Hanover, Westmoreland schools ready but…

LITTLE LONDON, Westmoreland — Teacher resignation and furniture shortage top the list of major challenges faced by administrators in public schools in the western parishes of Hanover and Westmoreland as they prepare to welcome students for the new school term.

The Jamaica Observer canvassed four public and private schools at the early childhood, primary and secondary levels and despite some challenges, they said they are ready — for the most part.

Little London High School in Westmoreland appears to be the hardest hit by teacher resignation. Principal Garfield James said the school, which has a population of more than 800 students and 45 teachers on staff, is currently 10 teachers short.

“I can’t speak to all of them going overseas but some from the group have actually taken up offers overseas. Up until [Sunday] I received two resignations. There are some teachers who are abroad and I don’t know if all of them will be returning,” stated James.

Consistent water supply is also an issue. The school is supplied by the National Water Commission’s Bulstrode Treatment Plant in Grange Hill. However, the supply is prone to turbidity and rainfall over the past three weeks is having an impact on the system.

According to James, their only real challenge is that they do not have enough furniture.

“We really do need furniture; we are lacking in that area but we are working to remedy that situation. We are actually in the process of trying to acquire the number needed and I think we will have it in place in time for the new school term,” he said.

He was also confident that there should be no problems with the supply of uniforms — including the ‘bush jackets’ worn by the boys — and textbooks.

“We do have a textbook programme in place which is up and running. We rely on the [education] ministry to supply us with the requisite books that are utilised at the different grade levels,” said the principal. “We are encouraging parents to be ready to send their students out because we are ready at Little London High to receive them.”

Over at Risen Messiah Early Childhood Institution, a private school in Negril, Westmoreland, administrators are keeping a watchful eye on the number of students who enrol. If more than 60 show up in September, they will need to have more specialised chairs made. According to Principal Karen Ennis, most students have already enrolled.

They are likely having a challenge getting their physical education gear which, about two years ago, was selected as a more comfortable option to the standard school uniform. According to Ennis they are having issues with their supplier. There has also been a snag with textbooks. She noted that unlike previous years, there is no sponsor who will help defray some of the costs this year. This is compounded by the steep increase in the cost of the curriculum-based books, she said.

The school has managed to retain all five teachers. However, the physical infrastructure is in need of repair.

“You need financing for repairs and that is a bit of a challenge but I can’t complain too much. We don’t depend on the Government so we always seek other sources for my repairs,” stated Ennis.

“We are managing so far. We can’t do everything all at once but the important things such as preparing the classrooms, doors, ceiling, windows and painting, we can manage all of those,” she added, noting that work is almost complete.

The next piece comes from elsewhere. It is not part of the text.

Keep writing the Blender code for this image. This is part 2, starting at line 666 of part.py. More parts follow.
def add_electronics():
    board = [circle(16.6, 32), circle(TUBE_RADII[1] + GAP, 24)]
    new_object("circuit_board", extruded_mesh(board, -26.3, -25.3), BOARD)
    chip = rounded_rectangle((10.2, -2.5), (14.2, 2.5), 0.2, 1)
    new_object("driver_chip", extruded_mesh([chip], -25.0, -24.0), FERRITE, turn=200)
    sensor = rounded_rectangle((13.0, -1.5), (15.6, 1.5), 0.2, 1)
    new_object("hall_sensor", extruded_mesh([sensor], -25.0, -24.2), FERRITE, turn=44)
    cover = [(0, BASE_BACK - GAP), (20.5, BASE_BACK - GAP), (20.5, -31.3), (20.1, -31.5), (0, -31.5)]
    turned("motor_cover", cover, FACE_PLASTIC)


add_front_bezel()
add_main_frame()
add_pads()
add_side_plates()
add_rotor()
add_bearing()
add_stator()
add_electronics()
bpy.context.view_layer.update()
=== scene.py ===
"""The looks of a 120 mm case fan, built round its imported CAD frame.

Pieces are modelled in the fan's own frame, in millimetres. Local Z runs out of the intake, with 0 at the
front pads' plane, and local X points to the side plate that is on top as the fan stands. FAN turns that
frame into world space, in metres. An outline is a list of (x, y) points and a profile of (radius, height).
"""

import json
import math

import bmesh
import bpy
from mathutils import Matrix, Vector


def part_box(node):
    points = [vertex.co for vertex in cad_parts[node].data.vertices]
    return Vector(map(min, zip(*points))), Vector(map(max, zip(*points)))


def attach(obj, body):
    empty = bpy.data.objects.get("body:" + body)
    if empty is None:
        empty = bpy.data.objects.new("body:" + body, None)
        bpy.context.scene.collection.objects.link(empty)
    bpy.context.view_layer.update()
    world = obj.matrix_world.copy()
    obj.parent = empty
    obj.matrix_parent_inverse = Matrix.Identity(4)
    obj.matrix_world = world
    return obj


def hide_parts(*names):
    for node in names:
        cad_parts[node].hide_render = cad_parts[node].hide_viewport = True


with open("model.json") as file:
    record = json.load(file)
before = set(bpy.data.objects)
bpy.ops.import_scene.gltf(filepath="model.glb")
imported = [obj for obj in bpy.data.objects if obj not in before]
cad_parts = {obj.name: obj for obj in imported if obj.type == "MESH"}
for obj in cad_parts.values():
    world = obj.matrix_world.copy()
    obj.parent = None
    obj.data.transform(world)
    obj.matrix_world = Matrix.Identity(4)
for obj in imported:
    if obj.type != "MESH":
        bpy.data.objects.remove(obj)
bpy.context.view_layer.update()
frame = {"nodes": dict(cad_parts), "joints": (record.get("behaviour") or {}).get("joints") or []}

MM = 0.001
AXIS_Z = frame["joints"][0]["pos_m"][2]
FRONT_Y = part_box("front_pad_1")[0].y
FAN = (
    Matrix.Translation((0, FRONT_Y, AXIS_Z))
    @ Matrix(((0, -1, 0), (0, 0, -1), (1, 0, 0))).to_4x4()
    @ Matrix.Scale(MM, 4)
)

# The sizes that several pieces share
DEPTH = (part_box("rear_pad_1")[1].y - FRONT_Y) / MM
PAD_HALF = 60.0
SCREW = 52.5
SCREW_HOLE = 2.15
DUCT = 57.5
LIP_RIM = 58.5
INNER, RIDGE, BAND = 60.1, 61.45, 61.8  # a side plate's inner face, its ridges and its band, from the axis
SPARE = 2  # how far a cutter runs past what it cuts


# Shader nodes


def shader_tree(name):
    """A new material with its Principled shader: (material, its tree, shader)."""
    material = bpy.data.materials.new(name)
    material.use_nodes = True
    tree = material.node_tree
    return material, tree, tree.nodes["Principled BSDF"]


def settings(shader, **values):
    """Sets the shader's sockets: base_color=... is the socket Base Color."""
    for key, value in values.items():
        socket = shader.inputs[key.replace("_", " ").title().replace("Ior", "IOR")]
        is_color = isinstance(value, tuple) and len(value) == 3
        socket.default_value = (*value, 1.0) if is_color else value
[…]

In the neighbouring parish of Hanover, repairs are still underway at the 245-year-old Rusea’s High School — the fourth oldest secondary school in Jamaica. Rusea’s High is one of three secondary institutions islandwide to have two campuses that currently have a student population of more than 1,800. Because of issues related to the procurement process, work will not be completed in time for the new term. Principal Donna Anderson said they may resort to using a mixed modality. This would see students at campus two moving from face-to-face to online classes when additional work begins on the buildings.

Compared to Rusea’s High’s loss of four teachers who have resigned and no indication that they have left for jobs overseas, Church Hill Primary School has lost one teacher who intends to migrate. The school is located in the rural community of Santoy, Hanover. Principal Delano Murdock was quick to point out that there had been no challenge filling the vacancy. There are no issues with furniture, uniforms or textbooks but there is a concern about transportation for its 150 students. Most of them rely on bike taxis to get to school and they are at the mercy of the weather.

Murdock explained that a section of the route students travel to school is flooded whenever it rains. He is hoping plans by councillor for the Green Island Division, Marvell Sewell (People’s National Party), to have the issue addressed will be implemented.